PERO'S racist behavior was especially embarrassing in the multi-cultural context of San Francisco. We'd be trucking along, me distracted by the sights and sounds of the city, when suddenly Pero would lunge, in full-throated, man-eating growl, at a male pedestrian of color. The male pedestrian of color would understandably frown at me, surely thinking, “Another paranoid white psycho race man and his psycho race dog.”

I WOULD APOLOGIZE to these random strangers for my dog's bigoted behavior, but in Boonville when he went off on my Mexican or Black friends they understood it was him, not me, and I was believed. But in the city, if I tried to apologize every time Pero behaved inappropriately, I'd have to recite my impeccably clean race record to disbelieving strangers, while Pero, the one creature on earth head over paws in love with me, stood by putting the lie to my protestations.
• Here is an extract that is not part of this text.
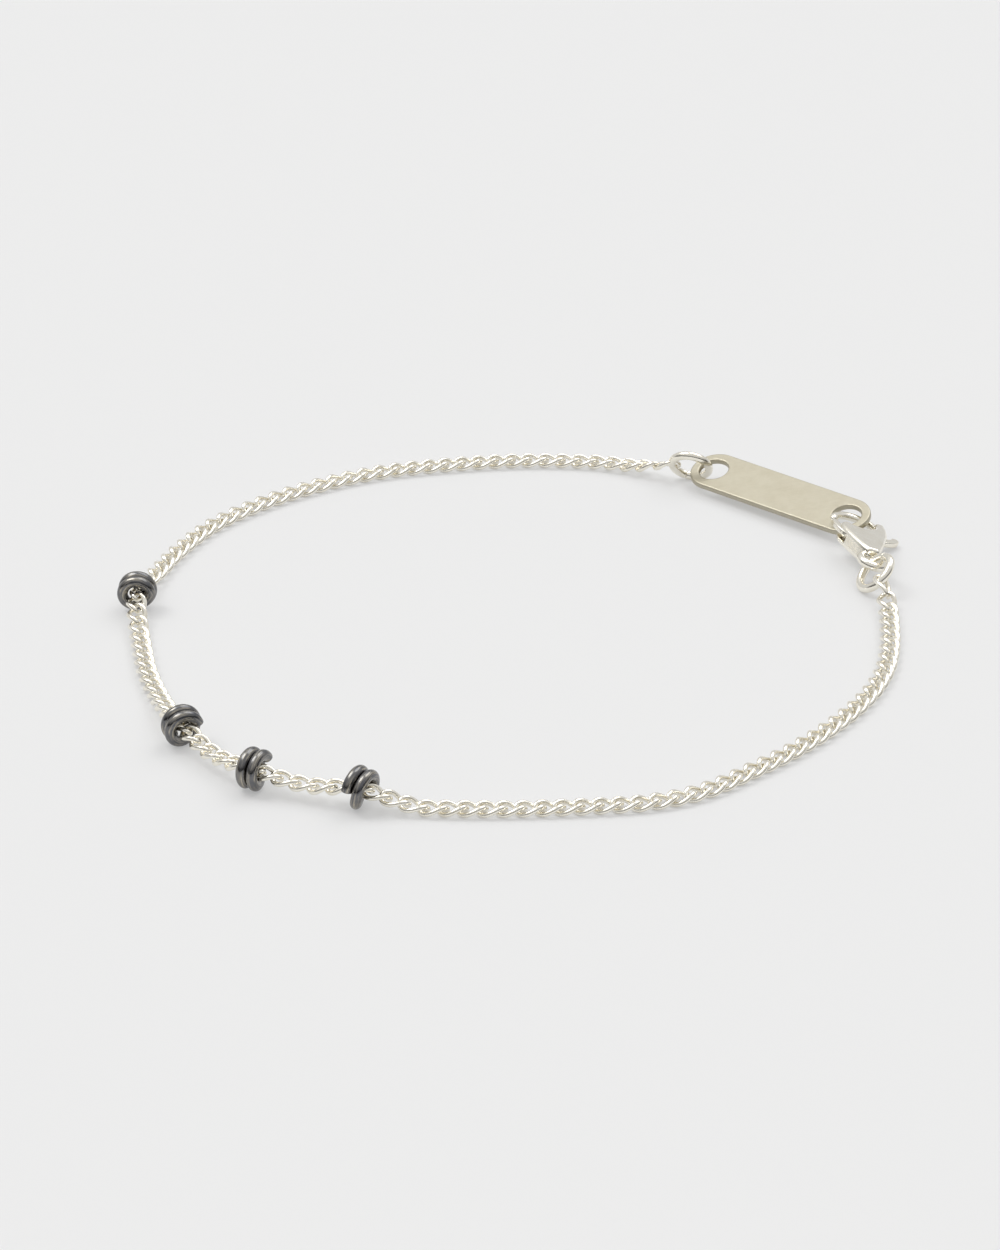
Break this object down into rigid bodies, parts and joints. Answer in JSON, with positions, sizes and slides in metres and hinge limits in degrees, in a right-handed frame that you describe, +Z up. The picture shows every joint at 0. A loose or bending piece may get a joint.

HAVING ACHIEVED full geezerhood, and then some, I'm surprised at how trivial hassles of yesteryear still flit across my mind screen. Like this one: A young man was leaned on by his wife and his wife's employer not to contribute to my paper. The guy's wife was a school counselor. Her scared hubby told me he feared for his wife's job if he wrote for me. I felt like saying if you're this fearful as a young man you'll be a cringing mound of jello by the time you hit middle-age, and it wasn't as if the paper lacked contributors, and it's not as if I knew the guy well enough to get seriously on his case. I wanted to tell him that if I were him I'd dump the wife, the job, the school mice, all the world if the choice was the one he seemed compelled to make which, not to be too grand about it, was the choice between self-respect or a life worrying about the wife's job at an outback high school.

THE YOUNG MAN had written an amusing little story about — of all things — kids playing marbles!

HE had traces of writing talent but no testosterone to go with it. And ever afterwards he would give me death glares whenever I saw him around town, as if his pathetic dependence and the school's fascism was my fault. I had tried to help him past the dwarfs, the editor said with a martyred sigh.